Another benefit of attending Highline is its strong ACHIEVE program, which is a comprehensive postsecondary transition program for students with intellectual disabilities.

The college recently received a boost with $1.79 million in funding to build capacity and enhance its ACHIEVE program, thanks to a five-year federal award through a competitive grant process from the U.S. Department of Education. Highline was one of only 25 higher education institutions nationwide to receive the grant and one of three community colleges.

The ACHIEVE program’s goal is to create an inclusive, postsecondary education experience for its students and to provide career preparation and internships based on a student’s interests and skills.

“This is an amazing opportunity for our students and our community. Studies have shown that nationally only about 34 percent of people with intellectual disabilities are employed. Research also shows that paid work experiences while in school lead to better post-school employment outcomes for all students,” said Jennifer Sandler, who directs Highline’s ACHIEVE program. “This new funding will help us increase access to paid employment experiences for students with intellectual disabilities while in school, expanding the kind and quality of career opportunities available to them in the job market.”

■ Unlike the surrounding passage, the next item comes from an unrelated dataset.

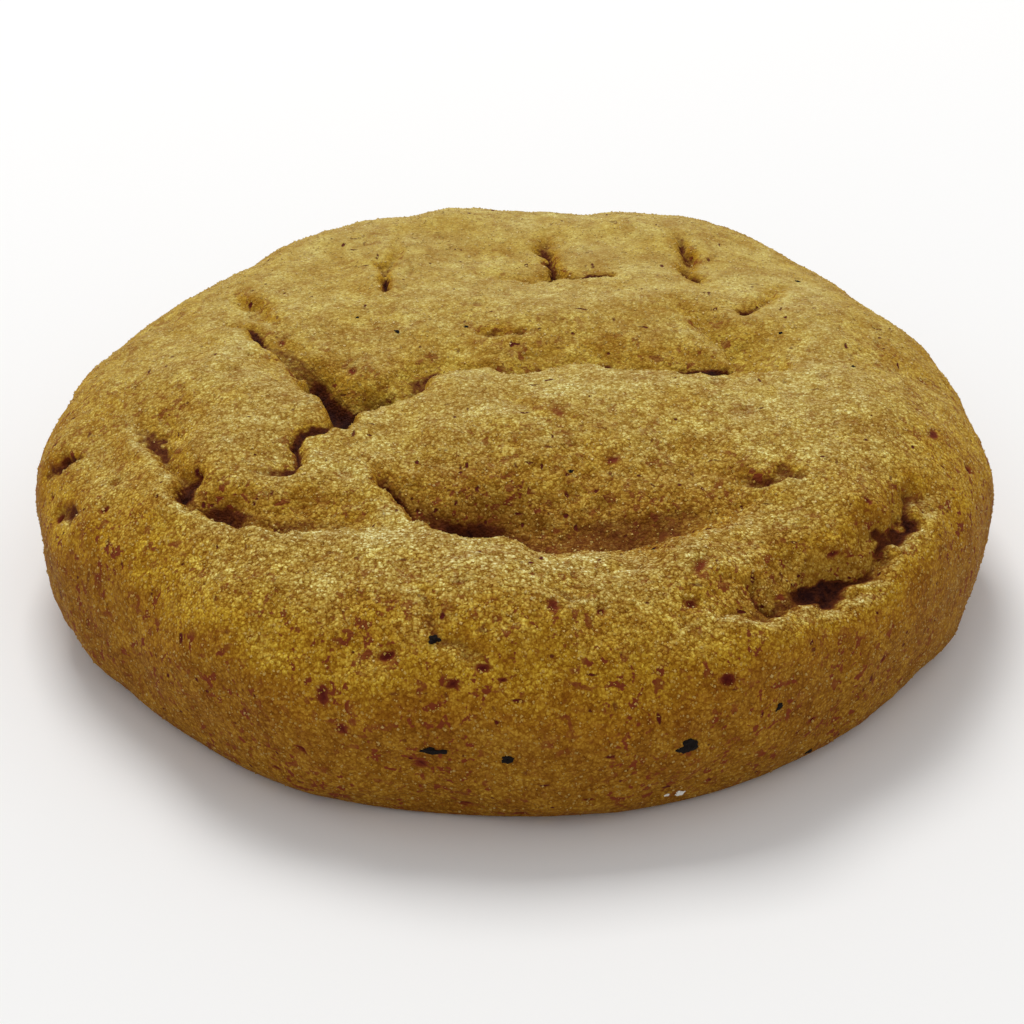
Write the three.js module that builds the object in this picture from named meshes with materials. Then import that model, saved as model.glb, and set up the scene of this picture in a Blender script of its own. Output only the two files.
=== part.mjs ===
// A thick, soft ginger molasses cookie, in millimetres, +Z up, standing on its flat baked base with
// the origin at the middle of that base. It is one solid piece of baked dough: a round puck with a
// full, rounded edge, whose top has slumped into lumps with deep creases between them.
import * as THREE from 'three';
import { mergeVertices } from 'three/addons/utils/BufferGeometryUtils.js';

// ---- driving dimensions ----
const RADIUS = 44.8;          // mean radius at the widest level of the edge
const WIDEST_HEIGHT = 9.8;    // height of that level above the base
const TOP_HEIGHT = 20.2;      // height of the top before the lumps are raised on it
const BASE_ROUNDING = 3.7;    // how far the edge tucks in under the widest level
const SHOULDER = 15.6;        // how far the upper edge rounds over before the top is flat
const DETAIL = 23;            // subdivisions of each side of the starting icosahedron
const BASE_MESH_SHARE = 0.15; // how densely the flat base is meshed, against the rest
const ARC_STEPS = 40;         // points along each rounded quarter of the section
const FLAT_STEPS = 60;        // points along its flat top, and along its base

// How the edge departs from a circle: [waves round the edge, height of the wave, angle of a crest].
const EDGE_WAVES = [
  [2, 1.08, 138], [3, 0.57, -153], [4, 0.29, -104], [5, 0.63, -91],
  [6, 0.64, -9], [7, 0.21, 79], [8, 0.25, 159],
];

// How the height of the rim differs round the edge, in the same way, where on the radius, and how wide.
const RIM_WAVES = [[1, 0.24, 110], [2, 0.39, -131], [3, 0.43, -21]];
const RIM_PLACE = 33;
const RIM_WIDTH = 9;

// Lumps of the top: centre x and y, half length, half width, turn in degrees, height.
const LUMPS = {
  middle: [9, -9, 27, 8, -2, 1.9],
  middleLeft: [-9, -13, 8, 8, 20, 0.9],
  left: [-26, -7, 8, 13, 8, 1.7],
  leftFront: [-20, -24, 6, 4, 30, 0.5],
  rearMiddle: [6, 8.5, 15, 6, 0, 1.7],
  rearLeft: [-14, 9, 10, 9, -20, 0.9],
  rearRight: [29, 7, 8, 10, 20, 0.8],
  right: [28, -23, 7, 5, 35, 1.2],
  frontRim: [-2, -37, 24, 4, 0, 0.8],
  frontLobe: [15, -33, 4.5, 3, 0, 0.7],
  hollowFrontRight: [20, -24, 6, 4, 10, -1],
  hollowFront: [8, -31, 4.5, 3, 0, -0.7],
  hollowLeftFront: [-14, -27, 7, 3, -8, -1.2],
  hollowRear: [-15, -5, 6.5, 4, -35, -2.6],
  hollowFarRight: [37, 4, 4, 8, 10, -0.6],
};

// Creases of the top. The dough stands steep and crisp on the near side of a path, which lies on its
// left (+1) or its right (-1), and falls gently to it on the other. near is how far the steep slope
// reaches, bulge is how full the gentle slope stays before it drops, lip is how far the near side rolls
// up, and the path is a row of [x, y, depth, reach of the gentle slope].
const CREASES = {
  valley: { nearSide: -1, near: 0.5, bulge: 1.8, lip: 0.4, path: [
    [-29, 9.5, 0, 1.5], [-26, 5.2, 1.3, 1.5], [-24.2, 2.4, 0.9, 1.8], [-22.6, 1.6, 1, 2],
    [-20.9, 0, 1.4, 2.2], [-19.8, -2.3, 2.4, 2.4], [-18.9, -5, 3.8, 3.2], [-17.9, -8, 4.8, 4],
    [-17, -10.2, 5.2, 4], [-16.3, -13, 3.6, 2.4], [-15.2, -10.3, 4.8, 4], [-14.3, -8.6, 3.8, 4],
    [-12.3, -7, 2.8, 4], [-11, -7.4, 2.2, 4], [-9.2, -5.6, 2.2, 4], [-7.8, -3.2, 2.8, 3.8],
    [-5.5, -2.3, 2.8, 3.6], [-2.5, -2.4, 2.8, 3.4], [0.3, -3, 2.4, 3.2], [2.5, -1.9, 2.4, 3.2],
    [5, -1.5, 2.6, 3.2], [7.4, -1.8, 2.8, 3.2], [9.5, -2.6, 2.8, 3.4], [12.2, -3.1, 3.6, 3.6],
    [15.5, -3.2, 4, 3.8], [18.2, -3, 3.6, 3.6], [20.4, -3, 2.6, 3.4], [22, -2.4, 1.2, 3],
    [25, 0, 0, 2]] },
  crackBelowTheValley: { nearSide: 1, near: 0.35, bulge: 2, lip: 0.1, path: [
    [-16.6, -13.6, 0.8, 0.7], [-17.4, -15, 0.9, 0.7], [-18.7, -15.6, 0.9, 0.8], [-19.3, -17.3, 0.9, 0.8],
    [-19.7, -19.4, 0.9, 0.8], [-20.1, -20.8, 0.8, 0.8], [-21.8, -21.2, 0.3, 0.7],
    [-22.4, -21.2, 0, 0.4]] },
  leftFront: { nearSide: -1, near: 0.45, bulge: 2, lip: 0.3, path: [
    [-36, -7.5, 0, 2], [-34, -10.5, 0.7, 1.6], [-32.3, -13.5, 1, 1.8], [-31, -17, 1.2, 1.8],
    [-30.3, -19.3, 1.3, 1.8], [-29, -21, 2, 1.8], [-27.9, -23, 1.5, 2.2], [-26.6, -24.8, 2, 2.8],
    [-25, -26, 2.1, 3], [-23.4, -27, 1.6, 3.2], [-21.3, -28, 1.6, 3.2], [-19.5, -28, 1.6, 3.2],
    [-17.3, -27.2, 1.2, 3.2], [-14.5, -27.6, 0.8, 3.2], [-11.5, -27.4, 0, 2]] },
  frontLeft: { nearSide: -1, near: 0.5, bulge: 2.4, lip: 0.3, path: [
    [-12.4, -19.4, 0, 3], [-11, -22.6, 1.6, 4.4], [-9.8, -24.6, 3, 5.6], [-8.2, -26.3, 4.4, 6.4],
    [-6.4, -27.4, 5, 7], [-4.6, -28.2, 5.4, 7.6], [-3, -28.8, 5.2, 7.8], [-1.2, -28.8, 4.4, 7.8],
    [1, -29, 3, 7.6], [2.6, -29.4, 1.4, 7], [4.4, -29.4, 0, 6]] },
  frontRight: { nearSide: -1, near: 3.6, bulge: 2, lip: 0, path: [
    [-1.2, -28.8, 0, 7], [1, -28.8, 1.4, 7], [3, -28.4, 2.2, 6.6], [5.4, -27.6, 2.6, 6],
    [7.4, -26.8, 2.8, 5.6], [9.2, -26.6, 2.8, 5.6], [11, -26.6, 2.8, 5.8], [13, -26.2, 2.7, 6],
    [15, -25.4, 2.4, 5.6], [17, -24.2, 2, 5], [19.4, -23, 1.2, 4.4], [21.5, -22, 0, 3]] },
  rightSplit: { nearSide: -1, near: 0.35, bulge: 2, lip: 0.2, path: [
    [16.8, -19, 0, 3], [19, -20.4, 0.6, 1.2], [20.4, -21, 0.8, 1], [21.7, -21.2, 1, 0.7],
    [22.6, -20.4, 0.7, 0.5], [23.6, -20.2, 0.7, 0.5], [24.8, -20.6, 0, 0.4]] },
  rightFront: { nearSide: -1, near: 0.5, bulge: 2.2, lip: 0.3, path: [
    [15.4, -38.4, 0, 2], [17, -37.4, 1, 2.8], [18.6, -36.8, 1.4, 3.2], [20.2, -36.2, 1.8, 3.4],
    [21.8, -35.4, 2.1, 3.6], [23.2, -34.4, 2.3, 3.8], [24.6, -33.1, 2.6, 4], [26.4, -31.8, 2.5, 4],
    [28.2, -30.6, 2.5, 3.8], [29.6, -28.8, 2.1, 2.8], [30.4, -27, 1.8, 2.2], [31.2, -25.8, 1.7, 1.8],
    [32.6, -24.8, 1.4, 1.6], [33.6, -23, 1.6, 1.5], [33.4, -21.2, 1.3, 1.5], [34.6, -19.6, 1, 1.5],
    [36.8, -18.4, 0, 1]] },
  rearRight: { nearSide: -1, near: 0.9, bulge: 1.3, lip: 0.2, path: [
    [13.5, 13, 0, 2], [16, 9, 1.2, 2.8], [19.2, 5, 1.8, 3.4], [21, 1, 2, 3.4], [21.6, -2, 0.8, 2]] },
  rearSplit: { nearSide: 1, near: 0.5, bulge: 1.5, lip: 0.1, path: [
    [3, 32, 0, 0.7], [2.6, 26, 0.9, 0.7], [3, 23.5, 1.4, 0.7], [3.8, 21.5, 1.5, 0.7], [4, 20, 2.4, 0.8],
    [3.4, 18.6, 0, 0.7]] },
  rearCross: { nearSide: -1, near: 0.6, bulge: 1.3, lip: 0.2, path: [
    [-6, 17.5, 0, 1.4], [-1, 18.6, 0.7, 1.4], [4, 18.3, 1, 1.4], [6, 18, 0.8, 1], [7.4, 18.5, 1.3, 0.8],
    [9, 18.6, 0, 0.8]] },
  rearRightSplit: { nearSide: 1, near: 0.5, bulge: 1.3, lip: 0.1, path: [
    [17, 31, 0, 0.9], [17.2, 26.5, 1.3, 0.9], [17.4, 23.5, 1, 0.9], [17.7, 21, 1.6, 0.9],
    [19, 16, 0, 0.9]] },
  farRight: { nearSide: 1, near: 0.6, bulge: 1.3, lip: 0.2, path: [
    [28, 20, 0, 1.2], [25.4, 15.5, 0.9, 1.2], [24, 12.5, 1, 1.2], [22.3, 9.8, 1.4, 1],
    [21.2, 11, 0, 0.8]] },
  rearLeftSplit: { nearSide: -1, near: 0.4, bulge: 1.5, lip: 0.1, path: [
    [-12.2, 30, 0, 0.6], [-12.6, 22, 0.7, 0.6], [-13.6, 18, 0.9, 0.6], [-13.3, 14.6, 1.6, 0.6],
    [-13.3, 13, 0, 0.5]] },
  leftCorner: { nearSide: 1, near: 0.6, bulge: 1.3, lip: 0.2, path: [
    [-29, 15.5, 0, 1.2], [-27, 13, 1, 1.2], [-25, 12, 0.9, 1.2], [-24, 9, 0.9, 1], [-23.6, 6, 0, 1]] },
  lipNotch: { nearSide: -1, near: 0.4, bulge: 1.5, lip: 0.2, path: [
    [-4, 4.6, 0, 0.8], [-2.6, 4.2, 0.8, 0.8], [-0.8, 4.6, 0.6, 0.8], [0.2, 4.8, 0.8, 0.8],
    [1.8, 5.4, 0, 0.8]] },
};
const LEAST_REACH = 1.3;      // slopes shorter than this are made this long, as the mesh has no finer edges
const ROLL_OVER = 2.2;        // where the lip beside a crease is highest, in reaches of the steep slope
const CREASE_STEPS = 6;       // straight pieces between two points of a crease's path
const BLEND_GAP = 0.25;       // how closely the depth and the reach at a place follow the nearest part of
const BLEND_POWER = 5;        // the path: the weight falls with this power of the distance, past this gap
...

Highline College student Devon Adelman inside the White House

Devon Adelman and her mother have front-row seats at First Lady Michelle Obama’s Reach Higher “Beating the Odds” summit. (Devon is second from the left with her back to the camera, looking in toward her mother.) Held in July 2015, 140 college-bound students visited the White House for the summit, which included a panel that shared advice, tips and inspiration. (Photo Credit: The White House)

For students like Adelman, the additional funding will provide paid internship opportunities on and off campus.

After she settles into the routine of college life, Adelman will most likely pursue an internship at Highline’s Marine Science and Technology Center, known as the MaST Center, which has an aquarium of its own, just on a much smaller scale than the Seattle Aquarium.

Adelman spoke about her experiences as part of Highline’s celebration of Disability Awareness Month during October. Her presentation, “Beating the Odds: My Journey to Higher Education,” took place Wednesday, October 21, 2015.

About Highline College’s ACHIEVE Program

The ACHIEVE program was established in 2001 when Highline College’s Community and Employment Services (CES) expanded its community-based employment services to include campus-based supports for individuals with intellectual disabilities (ID) interested in pursuing postsecondary education and training. Highline’s ACHIEVE program was created to address the unique needs of students with ID ages 18–21 as they transition out of the K–12 system and into the workforce. K–12 transition services have typically not addressed postsecondary education and training as a path to employment outcomes for students with ID.

In 2010, Highline College became one of the 27 model demonstration programs as part of the Transition Postsecondary Education Program for Students with Intellectual Disabilities (TPSID). With TPSID funding, ACHIEVE has created a sustainable, inclusive, postsecondary comprehensive transition certificate program for individuals with ID. ACHIEVE provides opportunities for individuals with ID to continue their education post high school by earning a meaningful credential, develop and enhance academic and employment readiness skills in an inclusive community college setting, plan and prepare for a career based on interests and skills, gain job skills in real community based businesses, and make lasting friendships through participation and membership in campus clubs and activities.

Having paid internships is a critical development in providing equitable experiences for students with ID in postsecondary education. Access to these opportunities will increase their competiveness and success in the employment market once they leave postsecondary education.